Theodore Goddard has had its own troubles. It was hit hard by the early 1990s recession. It set up an alliance with US firm Dewey Ballantine in 1991, giving it joint venture offices in Warsaw, Budapest and Prague. But the alliance collapsed in 1996, with Deweys expanding into English law and taking complete control of the foreign offices.
The number of equity partners shrunk from 38 in 1996/97 to 31 in 1997/98. But profits have improved on the back of the M&A boom.
The firm's approachable and youthful managing partner, Peter Kavanagh, who was elected in April last year, will have seen the benefits of winning back an international presence by merging with Dentons and Richards Butler.
So can the three leaders pull off a deal? More importantly, can they convince their respective partners.
The talks are only one-month old and the negotiating deals are still assessing the viability of the project. A massive amount of detailed due diligence has still to be done before the plan can be put to partners.
A headquarters for the new firm is a major issue. The three firms are inconveniently scattered across the City. IT costs may be huge, although each firm will have been forced to upgrade their systems to deal with the Year 2000 problem.
If the management of each firm can overcome these problems they will then have to persuade their partners.
"I've got an open mind, but I'll believe it when I see it - the logistics of it all are mind boggling," says a rank and file partner in one of the firms.
One thing is sure, this time it will not be Dentons that breaks the deal. After the Cameron McKenna fiasco Tatten is unlikely to accept objections from his board again and will appeal directly to the entire partnership if necessary. An 85 per cent majority would be required to vote it through - an achievable target.
One potential sticking point could be Richards Butler's profitable Hong Kong partnership, which could take some persuading to merge itself with the rest of the partnership, although the Asian crisis may have focused minds.
If the three parties can pull it off, the strengths of the new firm they will create are clear. Its media and entertainment practice would be second to none, with all three firms strong in areas such as film finance.
It would have strength in depth in energy, telecoms, IT, infrastructure, shipping and international trade.

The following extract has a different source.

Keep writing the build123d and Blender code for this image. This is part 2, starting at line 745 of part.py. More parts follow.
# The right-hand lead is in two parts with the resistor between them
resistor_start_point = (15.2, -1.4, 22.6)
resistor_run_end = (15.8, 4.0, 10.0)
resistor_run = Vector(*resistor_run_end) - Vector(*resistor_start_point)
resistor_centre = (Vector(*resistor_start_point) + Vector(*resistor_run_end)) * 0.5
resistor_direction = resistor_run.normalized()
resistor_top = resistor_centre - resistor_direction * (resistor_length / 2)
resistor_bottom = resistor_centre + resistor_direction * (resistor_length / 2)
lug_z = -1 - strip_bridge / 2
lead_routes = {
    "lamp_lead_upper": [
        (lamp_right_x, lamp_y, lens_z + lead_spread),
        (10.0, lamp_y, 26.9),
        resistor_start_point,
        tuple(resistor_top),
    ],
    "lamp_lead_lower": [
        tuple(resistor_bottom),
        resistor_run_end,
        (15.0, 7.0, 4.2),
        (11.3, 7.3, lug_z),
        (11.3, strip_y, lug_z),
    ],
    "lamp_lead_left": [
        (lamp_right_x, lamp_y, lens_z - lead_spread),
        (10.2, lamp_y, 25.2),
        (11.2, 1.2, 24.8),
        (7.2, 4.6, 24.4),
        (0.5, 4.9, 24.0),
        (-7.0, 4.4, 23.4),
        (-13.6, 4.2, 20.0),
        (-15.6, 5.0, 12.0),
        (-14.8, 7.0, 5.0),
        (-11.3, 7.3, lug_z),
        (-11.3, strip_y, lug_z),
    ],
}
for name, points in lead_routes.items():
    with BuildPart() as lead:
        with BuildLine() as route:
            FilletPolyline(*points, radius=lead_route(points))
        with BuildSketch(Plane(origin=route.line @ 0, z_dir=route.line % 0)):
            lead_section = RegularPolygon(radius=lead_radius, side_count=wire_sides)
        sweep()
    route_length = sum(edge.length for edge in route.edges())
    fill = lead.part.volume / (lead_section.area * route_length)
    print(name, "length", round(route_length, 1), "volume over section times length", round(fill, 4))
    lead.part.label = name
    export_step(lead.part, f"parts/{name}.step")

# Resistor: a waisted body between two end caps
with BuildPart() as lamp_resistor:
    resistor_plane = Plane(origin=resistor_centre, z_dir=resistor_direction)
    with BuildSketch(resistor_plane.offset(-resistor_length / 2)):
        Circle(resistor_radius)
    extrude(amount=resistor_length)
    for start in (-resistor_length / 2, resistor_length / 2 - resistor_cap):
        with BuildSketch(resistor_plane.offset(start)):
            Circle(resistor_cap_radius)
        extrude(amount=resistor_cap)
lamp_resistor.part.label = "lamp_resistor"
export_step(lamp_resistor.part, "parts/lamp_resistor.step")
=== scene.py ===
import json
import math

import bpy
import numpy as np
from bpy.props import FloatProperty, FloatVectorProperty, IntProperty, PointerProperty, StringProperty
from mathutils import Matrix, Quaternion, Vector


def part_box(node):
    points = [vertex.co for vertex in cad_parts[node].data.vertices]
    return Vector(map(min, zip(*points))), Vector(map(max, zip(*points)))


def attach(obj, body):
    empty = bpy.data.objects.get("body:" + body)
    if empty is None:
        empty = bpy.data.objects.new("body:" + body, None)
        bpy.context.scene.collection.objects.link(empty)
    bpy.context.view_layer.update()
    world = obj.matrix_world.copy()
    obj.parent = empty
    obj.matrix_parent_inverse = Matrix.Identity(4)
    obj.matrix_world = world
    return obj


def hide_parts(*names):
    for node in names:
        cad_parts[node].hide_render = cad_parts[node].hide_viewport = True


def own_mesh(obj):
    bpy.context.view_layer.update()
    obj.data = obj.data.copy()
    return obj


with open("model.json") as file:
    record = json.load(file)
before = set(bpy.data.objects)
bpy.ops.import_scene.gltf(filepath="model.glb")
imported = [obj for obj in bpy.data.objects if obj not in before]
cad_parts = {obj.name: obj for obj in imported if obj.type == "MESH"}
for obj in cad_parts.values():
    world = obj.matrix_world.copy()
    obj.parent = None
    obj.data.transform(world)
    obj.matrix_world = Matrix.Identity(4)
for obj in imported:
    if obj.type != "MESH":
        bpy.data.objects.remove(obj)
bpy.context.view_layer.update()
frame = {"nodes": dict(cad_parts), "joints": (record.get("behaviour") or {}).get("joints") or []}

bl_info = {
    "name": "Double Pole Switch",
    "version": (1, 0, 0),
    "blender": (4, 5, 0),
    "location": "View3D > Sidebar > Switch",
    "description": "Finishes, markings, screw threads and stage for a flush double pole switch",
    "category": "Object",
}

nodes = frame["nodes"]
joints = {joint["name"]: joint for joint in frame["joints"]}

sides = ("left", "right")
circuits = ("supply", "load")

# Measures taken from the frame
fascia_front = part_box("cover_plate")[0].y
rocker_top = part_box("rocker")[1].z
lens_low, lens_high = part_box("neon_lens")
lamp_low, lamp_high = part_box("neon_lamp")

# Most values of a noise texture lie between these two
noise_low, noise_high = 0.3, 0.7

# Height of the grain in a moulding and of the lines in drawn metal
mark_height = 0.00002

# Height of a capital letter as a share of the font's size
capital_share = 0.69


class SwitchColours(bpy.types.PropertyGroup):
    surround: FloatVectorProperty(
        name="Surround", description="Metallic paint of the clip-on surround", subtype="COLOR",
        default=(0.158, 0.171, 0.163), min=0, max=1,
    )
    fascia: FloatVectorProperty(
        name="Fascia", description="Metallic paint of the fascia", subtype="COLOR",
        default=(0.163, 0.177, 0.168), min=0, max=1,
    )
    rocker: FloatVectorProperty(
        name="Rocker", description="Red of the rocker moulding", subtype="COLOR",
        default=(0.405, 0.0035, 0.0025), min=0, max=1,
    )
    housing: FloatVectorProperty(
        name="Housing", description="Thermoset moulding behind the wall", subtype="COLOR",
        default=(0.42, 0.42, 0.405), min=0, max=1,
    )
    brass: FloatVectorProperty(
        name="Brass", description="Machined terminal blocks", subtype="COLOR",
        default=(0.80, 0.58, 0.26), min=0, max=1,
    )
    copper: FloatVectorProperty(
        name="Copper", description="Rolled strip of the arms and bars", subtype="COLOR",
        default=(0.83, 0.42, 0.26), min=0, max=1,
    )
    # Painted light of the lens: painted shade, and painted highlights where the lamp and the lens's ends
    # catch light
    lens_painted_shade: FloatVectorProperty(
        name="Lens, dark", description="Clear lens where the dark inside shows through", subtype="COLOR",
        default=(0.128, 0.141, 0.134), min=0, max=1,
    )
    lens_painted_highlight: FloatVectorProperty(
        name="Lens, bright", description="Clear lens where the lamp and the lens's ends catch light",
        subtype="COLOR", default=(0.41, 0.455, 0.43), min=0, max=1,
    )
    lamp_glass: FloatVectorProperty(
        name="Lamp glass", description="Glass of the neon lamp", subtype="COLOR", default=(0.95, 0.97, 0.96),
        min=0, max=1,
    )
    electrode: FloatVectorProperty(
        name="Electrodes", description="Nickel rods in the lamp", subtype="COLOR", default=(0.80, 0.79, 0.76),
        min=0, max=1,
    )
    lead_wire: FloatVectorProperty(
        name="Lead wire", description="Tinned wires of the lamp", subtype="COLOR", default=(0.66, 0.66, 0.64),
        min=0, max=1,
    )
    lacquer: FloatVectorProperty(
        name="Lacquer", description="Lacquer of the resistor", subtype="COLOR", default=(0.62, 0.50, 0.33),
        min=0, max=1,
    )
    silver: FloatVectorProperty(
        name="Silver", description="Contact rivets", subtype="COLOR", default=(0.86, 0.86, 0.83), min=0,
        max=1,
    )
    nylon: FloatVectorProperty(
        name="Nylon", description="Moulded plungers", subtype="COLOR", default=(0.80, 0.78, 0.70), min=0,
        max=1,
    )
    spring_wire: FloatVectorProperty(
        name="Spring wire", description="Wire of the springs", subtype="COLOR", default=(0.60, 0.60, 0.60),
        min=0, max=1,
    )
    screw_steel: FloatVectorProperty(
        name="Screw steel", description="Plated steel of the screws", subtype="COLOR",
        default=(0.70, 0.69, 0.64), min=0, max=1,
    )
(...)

Its international network would be potentially formidable and the merged firm would be better placed to invest further in emerging markets.

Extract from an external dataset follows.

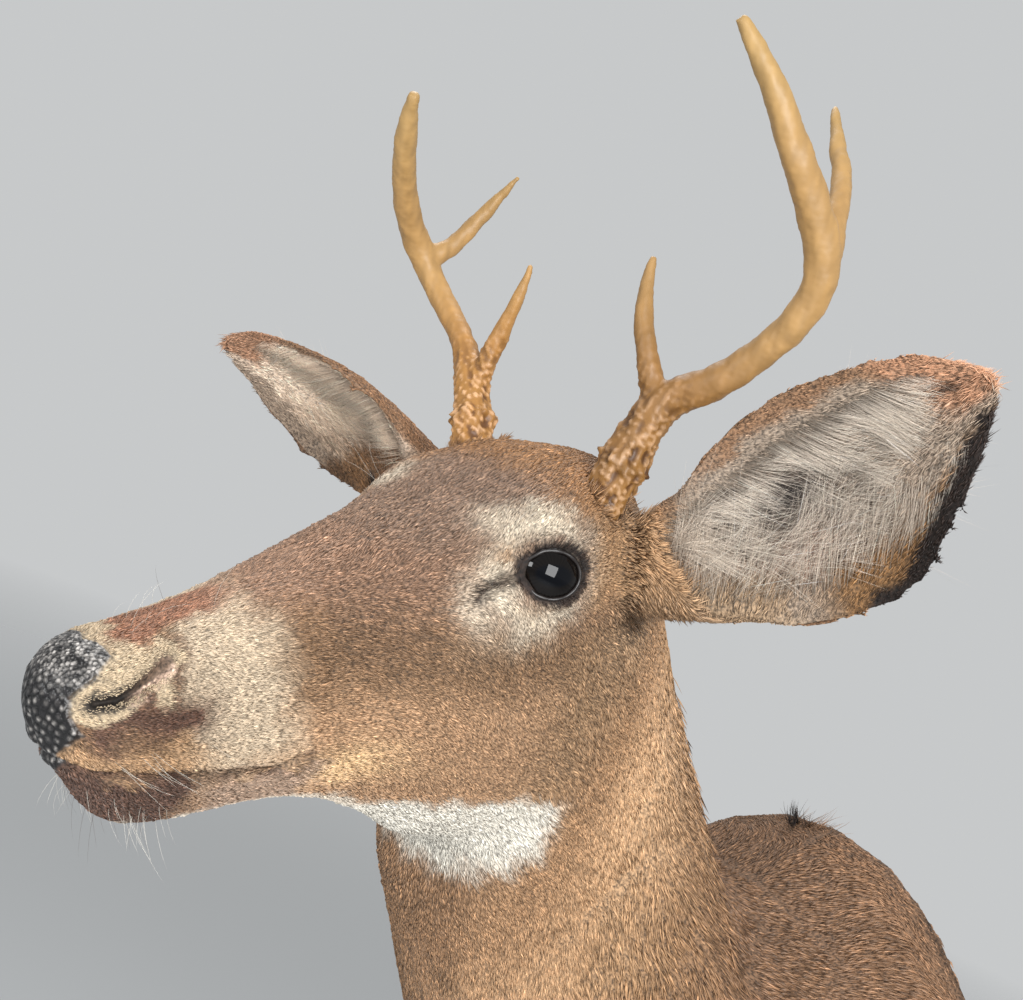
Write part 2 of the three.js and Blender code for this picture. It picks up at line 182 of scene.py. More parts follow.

Dentons' projects team is fourth by deal value among firms carrying out projects in Asia, according to Privatisation International's latest annual survey. There would be great potential for expansion if it could be linked to Richards Butler's Hong Kong office.
But the firm's biggest weakness would be the lack of a credible practice in the key, lucrative areas of corporate finance and banking.
The task in hand is shown by Corporate Money's table of UK mergers and acquisitions over the past eight months. Between them the three firms managed 26 deals worth £776m - a similar number of deals but lower in value than those handled by Rowe & Maw, Berwin Leighton, Nabarro Nathanson, Cameron McKenna and Simmons & Simmons.
Establishing a strong banking practice and attracting the right talent is very difficult now the big five City firms and the US practices can snap up the banking high fliers.
A further merger to give the firm a bigger reputation in banking and finance would seem essential.
Nevertheless, the combined firm, if successfully consolidated, would have a greater international presence than the likes of Cameron McKenna and Simmons & Simmons, and would be well placed to bring off a merger with a US firm.
A firm with a strong international trade practice - like White & Case or Morgan Lewis & Bockius - may well be a suitable partner.
But that is getting well ahead of the game. The ambitious Tatten may well be dreaming of such a move, but first he has got to lay the ghost of Cameron McKenna to rest and this time bring a tripartite merger to completion.